■ Aim of the task
Please copy all the lines that follow, word for word.
-------
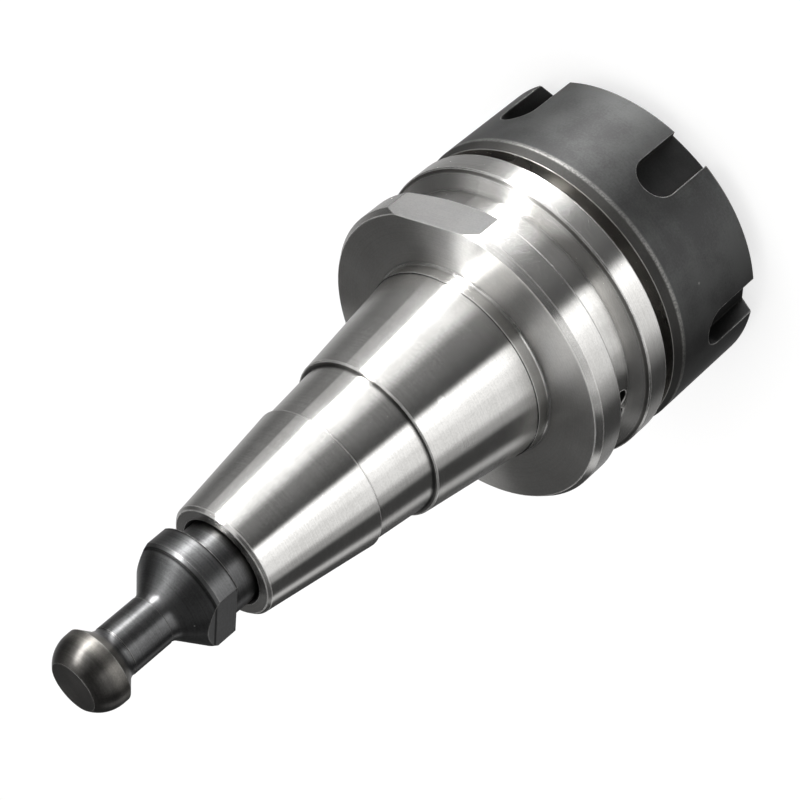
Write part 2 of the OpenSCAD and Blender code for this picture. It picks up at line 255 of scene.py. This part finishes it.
def makeWorld(boxes, s, turn):
    world = bpy.data.worlds.new("studio")
    bpy.context.scene.world = world
    world.use_nodes = True
    world.cycles.sampling_method = "NONE"       # so that a ray always reads the level for its own kind
    tree = world.node_tree
    tree.nodes.clear()
    out = addNode(tree, "ShaderNodeOutputWorld")
    back = addNode(tree, "ShaderNodeBackground")
    direction = addNode(tree, "ShaderNodeTexCoord")
    turned = addNode(tree, "ShaderNodeVectorRotate", rotation_type="Z_AXIS")
    join(tree, direction.outputs["Generated"], turned.inputs["Vector"])
    turned.inputs["Angle"].default_value = math.radians(-turn)
    x, y, z = splitAxes(tree, turned.outputs[0])
    azimuth = maths(tree, "DEGREES", maths(tree, "ARCTAN2", y, x))
    elevation = maths(tree, "DEGREES", maths(tree, "ARCSINE", z))
    group = makeSoftboxGroup()
    total = s["dark"]
    for name, box in boxes.items():
        values = {"Azimuth": azimuth, "Elevation": elevation, "Level": box["level"]}
        for edge in ("left", "right", "low", "high"):
            values[edge.title() + " Start"], values[edge.title() + " Full"] = box[edge]
        node = useGroup(tree, group, values)
        node.label = name
        total = maths(tree, "ADD", node.outputs["Light"], total)
    path = addNode(tree, "ShaderNodeLightPath")
    seen = maths(tree, "ADD", path.outputs["Is Camera Ray"], path.outputs["Is Transmission Ray"], clamp=True)
    plain = mixNumber(tree, seen, s["fill"], s["white"])
    join(tree, mixNumber(tree, path.outputs["Is Glossy Ray"], plain, total), back.inputs["Strength"])
    join(tree, back.outputs[0], out.inputs[0])
    print("world ready")


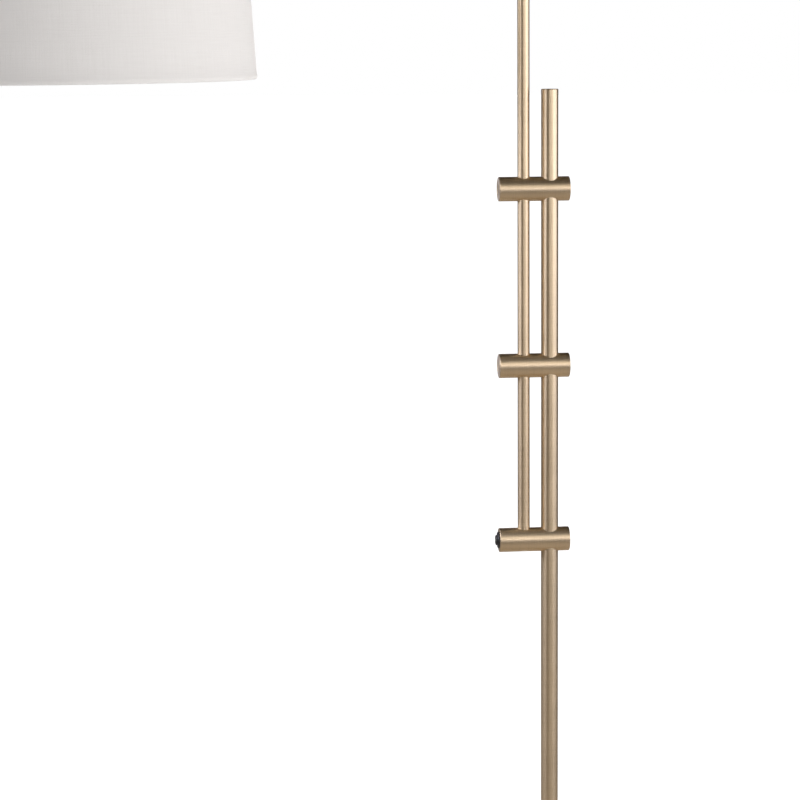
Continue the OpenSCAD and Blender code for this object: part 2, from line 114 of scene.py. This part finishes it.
class Paint:
    """A node material, with short ways to add nodes to it."""

    def __init__(self, name, **settings):
        self.material = bpy.data.materials.new(name)
        self.material.use_nodes = True
        self.nodes = self.material.node_tree.nodes
        self.links = self.material.node_tree.links
        self.shader = self.nodes["Principled BSDF"]
        for socket, value in settings.items():
            self.shader.inputs[socket.replace("_", " ")].default_value = value

    def plug(self, value, socket):
        """Links an output to a socket, or sets the socket to a plain value."""
        if isinstance(value, bpy.types.NodeSocket):
            self.links.new(value, socket)
        else:
            socket.default_value = value

    def wear(self, value, socket):
        """Gives the shader's own socket a value that changes over the surface."""
        self.plug(value, self.shader.inputs[socket])

    def coordinates(self, kind="Object"):
        return self.nodes.new("ShaderNodeTexCoord").outputs[kind]

    def maths(self, operation, a, b=0.0):
        node = self.nodes.new("ShaderNodeMath")
        node.operation = operation
        self.plug(a, node.inputs[0])
        self.plug(b, node.inputs[1])
        return node.outputs["Value"]

    def split(self, vector):
        node = self.nodes.new("ShaderNodeSeparateXYZ")
        self.links.new(vector, node.inputs["Vector"])
        return node.outputs

    def join(self, x=0.0, y=0.0, z=0.0):
        node = self.nodes.new("ShaderNodeCombineXYZ")
        for value, socket in zip((x, y, z), node.inputs):
            self.plug(value, socket)
        return node.outputs["Vector"]

    def stretch(self, vector, scale):
        node = self.nodes.new("ShaderNodeMapping")
        node.inputs["Scale"].default_value = scale
        self.links.new(vector, node.inputs["Vector"])
        return node.outputs["Vector"]

    def noise(self, vector, scale, detail):
        node = self.nodes.new("ShaderNodeTexNoise")
        node.inputs["Scale"].default_value = scale
        node.inputs["Detail"].default_value = detail
        self.links.new(vector, node.inputs["Vector"])
        return node.outputs["Fac"]

    def remap(self, value, from_low, from_high, to_low, to_high):
        node = self.nodes.new("ShaderNodeMapRange")
        node.inputs["From Min"].default_value = from_low
        node.inputs["From Max"].default_value = from_high
        node.inputs["To Min"].default_value = to_low
        node.inputs["To Max"].default_value = to_high
        self.links.new(value, node.inputs["Value"])
        return node.outputs["Result"]

    def ramp(self, value, stops):
        node = self.nodes.new("ShaderNodeValToRGB")
        while len(node.color_ramp.elements) < len(stops):
            node.color_ramp.elements.new(0.5)
        for element, (at, colour) in zip(node.color_ramp.elements, stops):
            element.position = at
            element.color = (*colour, 1)
        self.links.new(value, node.inputs["Fac"])
        return node.outputs["Color"]

    def between(self, noise, low, high):
        """A number that a noise takes from low to high."""
        return self.remap(noise, NOISE_LOW, NOISE_HIGH, low, high)

    def two_tone(self, noise, dark, light):
        """A colour that a noise takes from dark to light."""
        return self.ramp(noise, [(NOISE_LOW, dark), (NOISE_HIGH, light)])

    def mix(self, share, first, second, blend="MIX"):
        node = self.nodes.new("ShaderNodeMix")
        node.data_type = "RGBA"
        node.blend_type = blend
        self.plug(share, node.inputs["Factor"])
        self.plug(first, node.inputs[MIX_FIRST])
        self.plug(second, node.inputs[MIX_SECOND])
        return node.outputs[MIX_RESULT]

    def bump(self, height, distance, strength=1.0):
        """Raises the surface by a height, times a distance in metres."""
        node = self.nodes.new("ShaderNodeBump")
        node.inputs["Strength"].default_value = strength
        node.inputs["Distance"].default_value = distance
        self.links.new(height, node.inputs["Height"])
        self.wear(node.outputs["Normal"], "Normal")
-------
■ Correct response
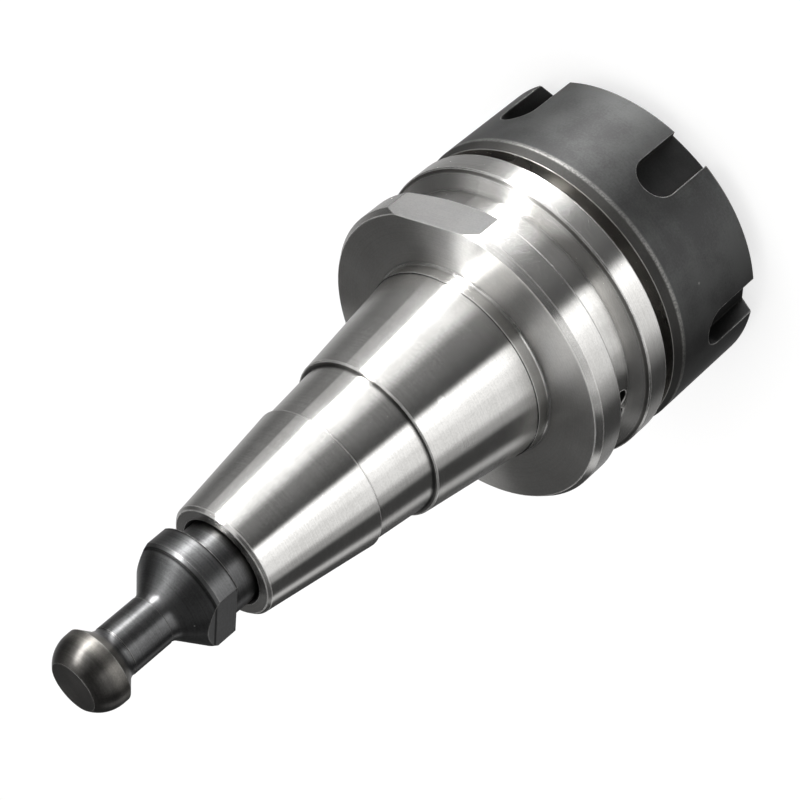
Write part 2 of the OpenSCAD and Blender code for this picture. It picks up at line 255 of scene.py. This part finishes it.
def makeWorld(boxes, s, turn):
    world = bpy.data.worlds.new("studio")
    bpy.context.scene.world = world
    world.use_nodes = True
    world.cycles.sampling_method = "NONE"       # so that a ray always reads the level for its own kind
    tree = world.node_tree
    tree.nodes.clear()
    out = addNode(tree, "ShaderNodeOutputWorld")
    back = addNode(tree, "ShaderNodeBackground")
    direction = addNode(tree, "ShaderNodeTexCoord")
    turned = addNode(tree, "ShaderNodeVectorRotate", rotation_type="Z_AXIS")
    join(tree, direction.outputs["Generated"], turned.inputs["Vector"])
    turned.inputs["Angle"].default_value = math.radians(-turn)
    x, y, z = splitAxes(tree, turned.outputs[0])
    azimuth = maths(tree, "DEGREES", maths(tree, "ARCTAN2", y, x))
    elevation = maths(tree, "DEGREES", maths(tree, "ARCSINE", z))
    group = makeSoftboxGroup()
    total = s["dark"]
    for name, box in boxes.items():
        values = {"Azimuth": azimuth, "Elevation": elevation, "Level": box["level"]}
        for edge in ("left", "right", "low", "high"):
            values[edge.title() + " Start"], values[edge.title() + " Full"] = box[edge]
        node = useGroup(tree, group, values)
        node.label = name
        total = maths(tree, "ADD", node.outputs["Light"], total)
    path = addNode(tree, "ShaderNodeLightPath")
    seen = maths(tree, "ADD", path.outputs["Is Camera Ray"], path.outputs["Is Transmission Ray"], clamp=True)
    plain = mixNumber(tree, seen, s["fill"], s["white"])
    join(tree, mixNumber(tree, path.outputs["Is Glossy Ray"], plain, total), back.inputs["Strength"])
    join(tree, back.outputs[0], out.inputs[0])
    print("world ready")


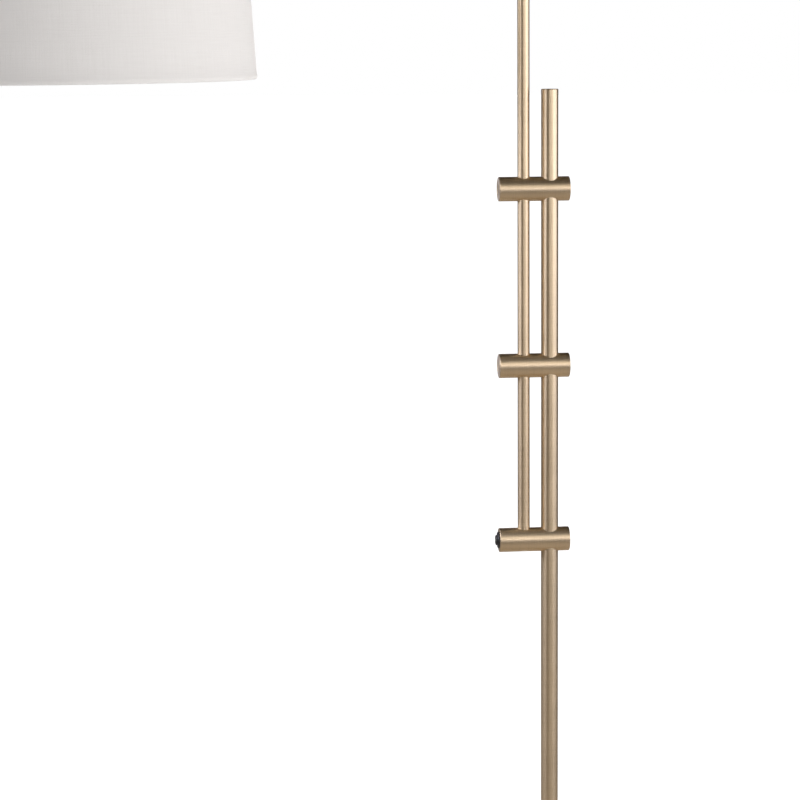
Continue the OpenSCAD and Blender code for this object: part 2, from line 114 of scene.py. This part finishes it.
class Paint:
    """A node material, with short ways to add nodes to it."""

    def __init__(self, name, **settings):
        self.material = bpy.data.materials.new(name)
        self.material.use_nodes = True
        self.nodes = self.material.node_tree.nodes
        self.links = self.material.node_tree.links
        self.shader = self.nodes["Principled BSDF"]
        for socket, value in settings.items():
            self.shader.inputs[socket.replace("_", " ")].default_value = value

    def plug(self, value, socket):
        """Links an output to a socket, or sets the socket to a plain value."""
        if isinstance(value, bpy.types.NodeSocket):
            self.links.new(value, socket)
        else:
            socket.default_value = value

    def wear(self, value, socket):
        """Gives the shader's own socket a value that changes over the surface."""
        self.plug(value, self.shader.inputs[socket])

    def coordinates(self, kind="Object"):
        return self.nodes.new("ShaderNodeTexCoord").outputs[kind]

    def maths(self, operation, a, b=0.0):
        node = self.nodes.new("ShaderNodeMath")
        node.operation = operation
        self.plug(a, node.inputs[0])
        self.plug(b, node.inputs[1])
        return node.outputs["Value"]

    def split(self, vector):
        node = self.nodes.new("ShaderNodeSeparateXYZ")
        self.links.new(vector, node.inputs["Vector"])
        return node.outputs

    def join(self, x=0.0, y=0.0, z=0.0):
        node = self.nodes.new("ShaderNodeCombineXYZ")
        for value, socket in zip((x, y, z), node.inputs):
            self.plug(value, socket)
        return node.outputs["Vector"]

    def stretch(self, vector, scale):
        node = self.nodes.new("ShaderNodeMapping")
        node.inputs["Scale"].default_value = scale
        self.links.new(vector, node.inputs["Vector"])
        return node.outputs["Vector"]

    def noise(self, vector, scale, detail):
        node = self.nodes.new("ShaderNodeTexNoise")
        node.inputs["Scale"].default_value = scale
        node.inputs["Detail"].default_value = detail
        self.links.new(vector, node.inputs["Vector"])
        return node.outputs["Fac"]

    def remap(self, value, from_low, from_high, to_low, to_high):
        node = self.nodes.new("ShaderNodeMapRange")
        node.inputs["From Min"].default_value = from_low
        node.inputs["From Max"].default_value = from_high
        node.inputs["To Min"].default_value = to_low
        node.inputs["To Max"].default_value = to_high
        self.links.new(value, node.inputs["Value"])
        return node.outputs["Result"]

    def ramp(self, value, stops):
        node = self.nodes.new("ShaderNodeValToRGB")
        while len(node.color_ramp.elements) < len(stops):
            node.color_ramp.elements.new(0.5)
        for element, (at, colour) in zip(node.color_ramp.elements, stops):
            element.position = at
            element.color = (*colour, 1)
        self.links.new(value, node.inputs["Fac"])
        return node.outputs["Color"]

    def between(self, noise, low, high):
        """A number that a noise takes from low to high."""
        return self.remap(noise, NOISE_LOW, NOISE_HIGH, low, high)

    def two_tone(self, noise, dark, light):
        """A colour that a noise takes from dark to light."""
        return self.ramp(noise, [(NOISE_LOW, dark), (NOISE_HIGH, light)])

    def mix(self, share, first, second, blend="MIX"):
        node = self.nodes.new("ShaderNodeMix")
        node.data_type = "RGBA"
        node.blend_type = blend
        self.plug(share, node.inputs["Factor"])
        self.plug(first, node.inputs[MIX_FIRST])
        self.plug(second, node.inputs[MIX_SECOND])
        return node.outputs[MIX_RESULT]

    def bump(self, height, distance, strength=1.0):
        """Raises the surface by a height, times a distance in metres."""
        node = self.nodes.new("ShaderNodeBump")
        node.inputs["Strength"].default_value = strength
        node.inputs["Distance"].default_value = distance
        self.links.new(height, node.inputs["Height"])
        self.wear(node.outputs["Normal"], "Normal")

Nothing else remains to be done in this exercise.